To ensure transportation to these schools, MPS devised Policy 4.04. This lawsuit challenges two parts of that policy.

The first challenge concerns how MPS decides which students are eligible for busing. Under § 2 of Policy 4.04, high schoolers may receive free transportation only if they live two or more miles from their school and "more than one mile walking distance from public transportation" (a restriction we will call the "one-mile rule").1 But § 5 provides more generous transportation benefits for high schoolers who attend either citywide or nonattendance-area schools. That section, which is titled "Racial Balance, Modernization, Overload, and Lack of Facility," makes any student assigned to a school farther than two miles from her home eligible for free transportation—regardless of the student’s proximity to public transportation. In fewer words, citywide and nonattendance-area students are not subject to the one-mile rule under § 5.

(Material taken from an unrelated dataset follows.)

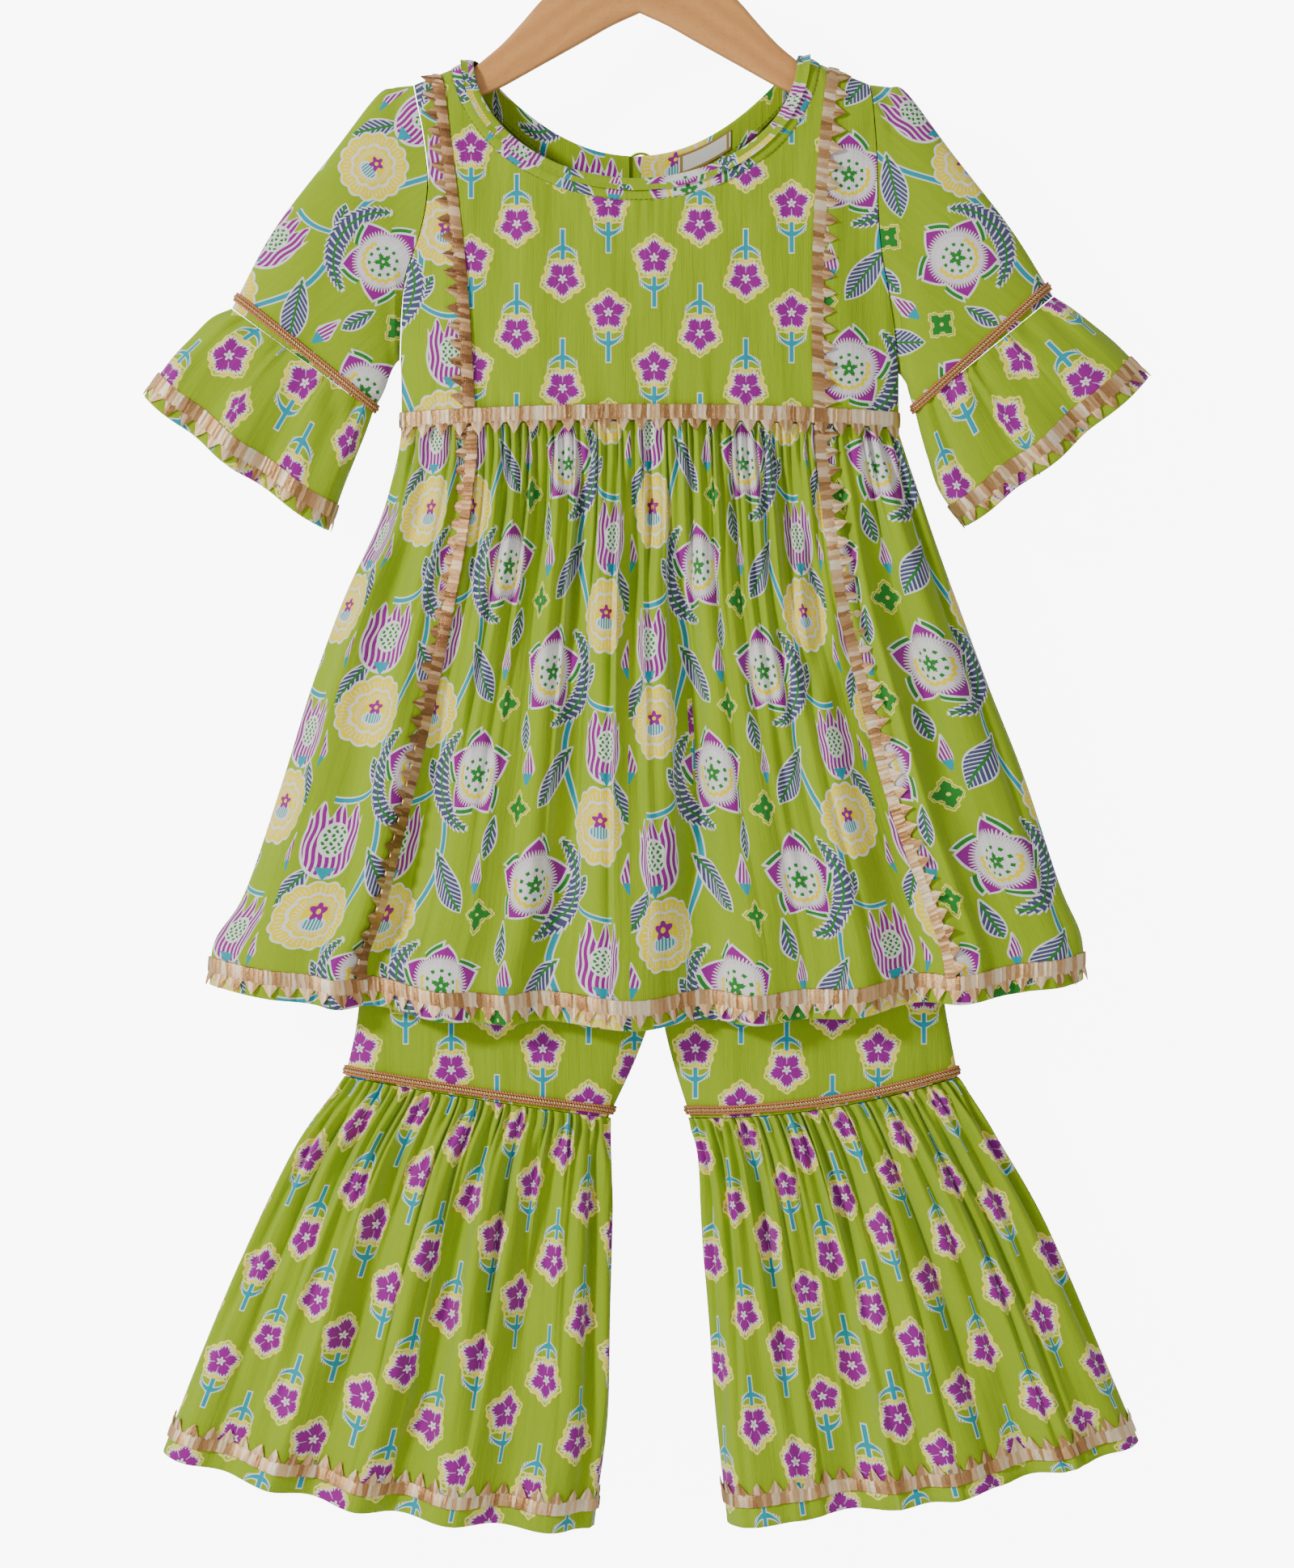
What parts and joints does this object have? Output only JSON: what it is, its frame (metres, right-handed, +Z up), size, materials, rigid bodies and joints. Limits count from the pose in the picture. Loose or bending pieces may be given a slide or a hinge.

The second challenge is to MPS’s roster-notification deadline. Under § 121.54(2)(b), private schools must submit the names, grade levels, and residences of all students who are eligible to receive busing to MPS by May 15. The provision allows a school board to "extend the notification deadline," which MPS has done. Policy 4.04 states that private schools must submit the roster by the third Friday in September. In practice, however, the parties agree that MPS requires the rosters by July 1. According to MPS, the deadline is necessary so that it has sufficient time to arrange for the transportation of eligible private-school students before school starts. There is no like roster-notification deadline for public schools, MPS says, because it has immediate access to the requisite information needed for eligible public-school students.

In 2016, St. Joan applied to MPS for student transportation during the upcoming 20162017 school year. On May 14, 2016, St. Joan submitted its original roster, which included the names of sixty-two students relevant to this appeal; on September 29, 2016, it updated the list with six more relevant names. What prompted St. Joan to update its roster is unclear, but MPS refused to bus any of these sixty-eight students. Each of them lived within one mile of public transportation, and the six later-added students were disclosed after the July 1 deadline. St. Joan protested, but eventually covered transportation for the students. Doing so cost a total of $178,640 for the 20162017 and 20172018 school years.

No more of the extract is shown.